AP: We’re trying to rally the industry. The best we can do is education. The IAB has taken charge to get everybody behind it and push the industry towards weeding out the bad actors. We can’t do it ourselves. We’re not the biggest company in this space.
What about the mobile front?
AP: Mobile is the next frontier and there are a lot of challenges. One example is location data. It’s questionable whether the quality of location data can be considered fraud or not, but we’re thinking about it. We want to make sure people know what kind of location data they’re getting in the bid stream. There are two types of location data. One is opt-in, where the user shares it, and the other is when the user isn’t opted in, but an app developer is broadcasting a location signal. They’re very different, yet both are treated the same right now by most players in the market.
Have you noticed any new types of fraud popping up?
AP: There’s an old one that seems to be happening a lot again lately – URL spoofing. It’s generally related to toolbar inventory. The toolbar hijacks the URL the user is on at the time, sells the URL and either injects an ad or serves an ad in the toolbar. It’s stealing inventory.
AG: We just had a significant conversation about this with a big exchange. We received very large volumes of traffic coming from a household name newspaper’s website which we knew wasn’t selling inventory into that exchange. We looked under the hood and we found that it was toolbar inventory not being labeled as toolbar. We’re actually getting a six-figure credit back from one partner because of spoofed inventory we bought earlier this year.

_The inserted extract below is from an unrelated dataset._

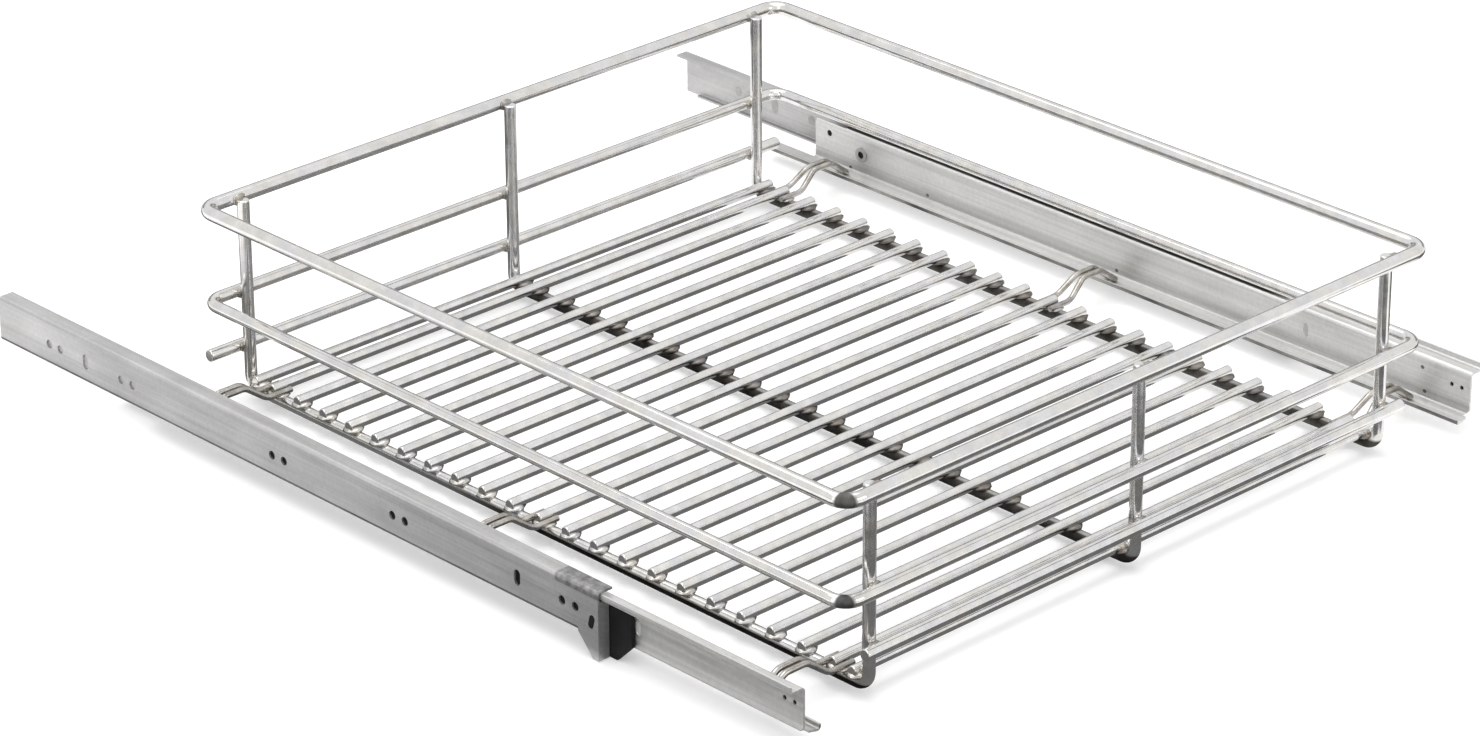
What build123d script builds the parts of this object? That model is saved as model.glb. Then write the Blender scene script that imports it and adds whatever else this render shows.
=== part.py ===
from build123d import *
import math
import os

os.makedirs("parts", exist_ok=True)

# The origin is at the bottom centre of the whole unit, with the drawer drawn part way out.
# X runs to the right, Y towards the back of the cabinet and Z up. All sizes are in millimetres.

# Basket
basket_y = -60.0
ring_width = 437.0
upper_ring_z = 118.0
middle_ring_z = 62.5
rail_z = 29.5
upper_ring_wire = 8.0
middle_ring_wire = 7.0
cradle_wire = 7.0
rail_wire = 7.0
floor_wire = 6.0
hook_wire = 3.5
post_y = 242.5
post_x = 195.0
cradle_z = 6.1
cradle_bend = 8.0
ring_bend = 10.0
post_rise = 1.0
rear_rail_length = 437.0
front_rail_length = 410.0
floor_wire_length = 398.0
floor_pitch = 22.04
floor_wire_count = 23
weld_sink = 0.02
wire_end_round = 0.8

# Hooks between the basket and the drawer profiles, as distances from the middle of the unit
hook_leg_offset = 5.2
hook_end_offset = 2.7
hook_inner_x = 189.0
hook_rise_x = 206.0
hook_top_start_x = 219.0
hook_top_end_x = 234.0
hook_tip_x = 248.0
hook_top_z = 20.8
hook_rise_bend = 10.0
hook_top_bend = 8.0
hook_tip_bend = 2.6
hook_floor_gap = 0.05

# Sheet steel of the slides
sheet = 1.2
sheet_bend = 1.6

# Cabinet profiles
cabinet_face_x = 266.5
cabinet_length = 500.0
cabinet_front_y = -182.0
cabinet_bottom_z = 12.0
cabinet_top_z = 39.0
cabinet_flange = 10.0
cabinet_lip = 4.0
lip_start = 12.0
flare_start = 15.0
flare_end = 4.0
front_flange_width = 7.5
front_flange_top_z = 32.8
screw_hole = 5.0
screw_pair_spacing = 10.0
screw_pair_places = [22.0, 154.0, 253.0, 384.0, 449.0]
oblong_places = [61.0, 421.0]
oblong_length = 9.0
oblong_width = 4.5
screw_row_z = 25.0
peg_hole_length = 8.0
peg_hole_width = 4.0
peg_tilt = 15.0
peg_y = -177.0
peg_z = 20.8
peg_fit = 0.1

# Drawer profiles
drawer_face_x = 255.6
drawer_front_y = -318.0
drawer_length = 510.0
tongue_length = 33.0
gutter_length = 486.0
gutter_outer_x = 264.5
gutter_floor_z = 33.8
gutter_lip_z = 37.4
drawer_heel_z = 9.4
tray_edge_x = 244.1
tray_edge_z = 6.7
tray_lip_z = 10.2
nose_chamfer = 5.0
locating_hole = 4.0
locating_back = 12.0
locating_z = 27.8
slot_front = 118.0
slot_z = 21.7
slot_length = 8.0
slot_width = 3.6
nose_hole = 2.6
nose_hole_places = [6.0, 13.0]
nose_hole_z = 24.0

# Front guide blocks
cheek_inner_x = 256.1
cheek_outer_x = 258.7
block_top_z = 32.8
block_nose_y = -198.4
nose_corner = 11.0
block_back_y = -168.0
block_gap = 0.1
block_round = 0.6

# Rear rollers
roller_y = 152.5
roller_z = 21.7
roller_diameter = 16.4
roller_inner_x = 256.3
roller_width = 8.4
roller_round = 0.8
axle_diameter = 6.0
axle_bore = 4.6
axle_end_x = 265.1
axle_head = 9.2
axle_head_thickness = 0.8
running_fit = 0.06

# Worked-out values
ring_depth = 2 * (post_y + cradle_wire / 2)
floor_z = cradle_z + (cradle_wire + floor_wire) / 2 - weld_sink
hook_z = cradle_z + (cradle_wire + hook_wire) / 2 - weld_sink
rail_y = post_y + (cradle_wire + rail_wire) / 2 - weld_sink
web_mid_x = drawer_face_x - sheet / 2
tray_slope = (drawer_heel_z - tray_edge_z) / (web_mid_x - tray_edge_x)
tray_rest = (sheet + hook_wire) / 2 * math.hypot(1, tray_slope)
hook_tip_z = tray_edge_z + tray_slope * (hook_tip_x - tray_edge_x) + tray_rest + hook_floor_gap
cabinet_back_y = cabinet_front_y + cabinet_length
drawer_back_y = drawer_front_y + drawer_length


def save(piece, name):
    """Label a finished piece and write it under its own name."""
    piece.part.label = name
    export_step(piece.part, f"parts/{name}.step")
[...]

Why do you think URL spoofing is back on the rise?
AG: To me it seems like a lapse in quality control. When an exchange puts publishers into its platform, it need to know where they’re getting their inventory from. You might hear an exchange say, “We’re an exchange, so we’re not responsible for the inventory we get,” but that shouldn’t be the case. They also need to be responsible for the inventory they’re making available to the buy-side community.
What’s next?
AG: The industry is heading in the right direction. The buy side and the marketers themselves have woken up to this issue and they’re pushing their agency partners and ad tech vendors to get on top of it. The guys buying fraud are hiding their heads in the sand. They’re focused on results, but those results aren’t real; they’re only good on paper. That game is almost over.